▶ **Job**
What is to be transcribed is the run of lines opening with the one that has "Continue the FreeCAD" and closing with the one that has "beam_wall), -beam_half_length, beam_half_length)", and only that run, exactly.
———
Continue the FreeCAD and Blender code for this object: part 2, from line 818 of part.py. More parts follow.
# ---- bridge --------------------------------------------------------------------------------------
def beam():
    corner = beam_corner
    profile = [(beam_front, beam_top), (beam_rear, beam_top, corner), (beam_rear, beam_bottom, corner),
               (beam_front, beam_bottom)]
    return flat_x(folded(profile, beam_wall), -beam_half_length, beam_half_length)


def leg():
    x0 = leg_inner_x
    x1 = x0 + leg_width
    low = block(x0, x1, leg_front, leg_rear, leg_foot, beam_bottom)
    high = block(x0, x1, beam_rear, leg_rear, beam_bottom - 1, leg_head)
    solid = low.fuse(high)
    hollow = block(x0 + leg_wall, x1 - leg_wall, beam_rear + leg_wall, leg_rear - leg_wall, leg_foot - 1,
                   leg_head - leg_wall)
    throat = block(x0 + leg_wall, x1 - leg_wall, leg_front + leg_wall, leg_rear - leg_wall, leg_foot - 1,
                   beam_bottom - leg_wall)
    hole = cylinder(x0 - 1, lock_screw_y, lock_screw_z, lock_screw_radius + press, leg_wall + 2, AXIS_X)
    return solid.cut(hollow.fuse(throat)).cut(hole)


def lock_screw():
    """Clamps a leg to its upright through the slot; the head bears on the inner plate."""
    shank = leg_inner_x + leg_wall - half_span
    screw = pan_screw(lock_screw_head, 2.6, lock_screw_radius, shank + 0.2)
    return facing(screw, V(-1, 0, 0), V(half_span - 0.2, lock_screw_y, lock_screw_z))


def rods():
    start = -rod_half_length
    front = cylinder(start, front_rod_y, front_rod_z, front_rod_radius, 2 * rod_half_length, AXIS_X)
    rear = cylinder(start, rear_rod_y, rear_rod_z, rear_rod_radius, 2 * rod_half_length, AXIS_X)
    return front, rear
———
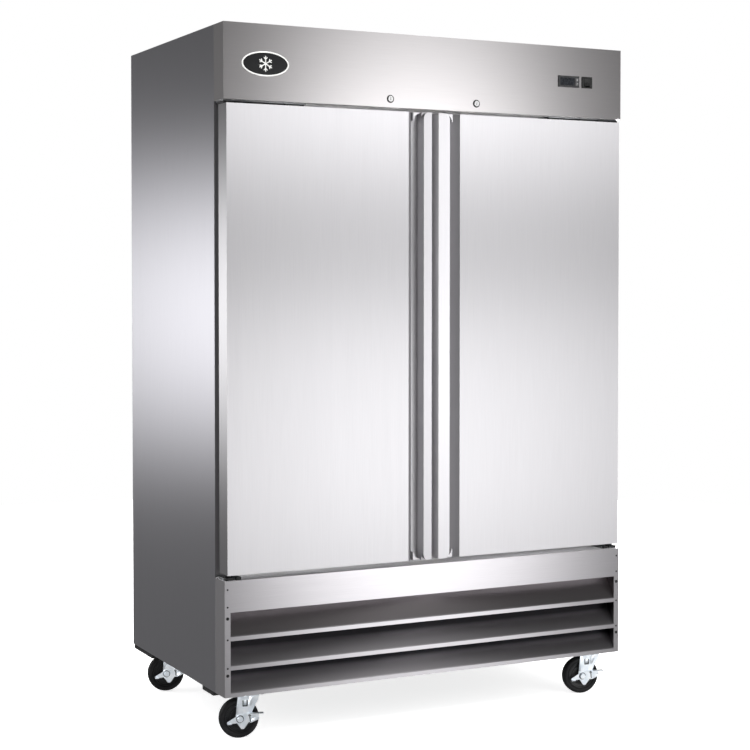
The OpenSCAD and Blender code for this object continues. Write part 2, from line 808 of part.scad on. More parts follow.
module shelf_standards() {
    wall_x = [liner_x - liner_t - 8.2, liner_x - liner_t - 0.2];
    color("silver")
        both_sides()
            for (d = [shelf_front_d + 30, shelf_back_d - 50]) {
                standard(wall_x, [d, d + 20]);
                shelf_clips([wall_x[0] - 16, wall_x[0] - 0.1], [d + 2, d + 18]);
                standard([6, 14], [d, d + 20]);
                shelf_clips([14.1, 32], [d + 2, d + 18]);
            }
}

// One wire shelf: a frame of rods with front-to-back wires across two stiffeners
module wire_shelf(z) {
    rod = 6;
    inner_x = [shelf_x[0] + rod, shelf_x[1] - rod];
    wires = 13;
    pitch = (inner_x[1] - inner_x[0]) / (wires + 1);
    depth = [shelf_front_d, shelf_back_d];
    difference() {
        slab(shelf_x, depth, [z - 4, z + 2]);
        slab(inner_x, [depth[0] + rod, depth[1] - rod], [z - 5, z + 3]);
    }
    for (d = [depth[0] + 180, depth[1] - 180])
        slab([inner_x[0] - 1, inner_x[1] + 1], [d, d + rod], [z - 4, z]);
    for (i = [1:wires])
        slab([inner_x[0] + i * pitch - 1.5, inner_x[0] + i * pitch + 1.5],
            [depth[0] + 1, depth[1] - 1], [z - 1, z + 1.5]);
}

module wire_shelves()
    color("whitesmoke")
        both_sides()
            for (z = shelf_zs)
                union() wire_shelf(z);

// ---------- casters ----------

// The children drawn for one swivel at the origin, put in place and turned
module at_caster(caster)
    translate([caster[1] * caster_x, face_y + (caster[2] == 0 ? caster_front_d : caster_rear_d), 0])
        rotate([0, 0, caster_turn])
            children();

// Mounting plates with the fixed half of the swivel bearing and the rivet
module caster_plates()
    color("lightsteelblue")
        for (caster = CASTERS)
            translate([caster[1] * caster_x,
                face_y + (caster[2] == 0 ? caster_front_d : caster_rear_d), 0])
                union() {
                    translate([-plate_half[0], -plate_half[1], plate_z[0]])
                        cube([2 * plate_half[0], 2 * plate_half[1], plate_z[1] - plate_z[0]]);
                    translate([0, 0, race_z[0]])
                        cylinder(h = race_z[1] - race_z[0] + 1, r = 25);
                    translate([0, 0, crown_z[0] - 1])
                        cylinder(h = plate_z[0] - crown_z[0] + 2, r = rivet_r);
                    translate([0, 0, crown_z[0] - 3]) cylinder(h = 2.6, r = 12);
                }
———
▶ **Solved exercise**
Continue the FreeCAD and Blender code for this object: part 2, from line 818 of part.py. More parts follow.
# ---- bridge --------------------------------------------------------------------------------------
def beam():
    corner = beam_corner
    profile = [(beam_front, beam_top), (beam_rear, beam_top, corner), (beam_rear, beam_bottom, corner),
               (beam_front, beam_bottom)]
    return flat_x(folded(profile, beam_wall), -beam_half_length, beam_half_length)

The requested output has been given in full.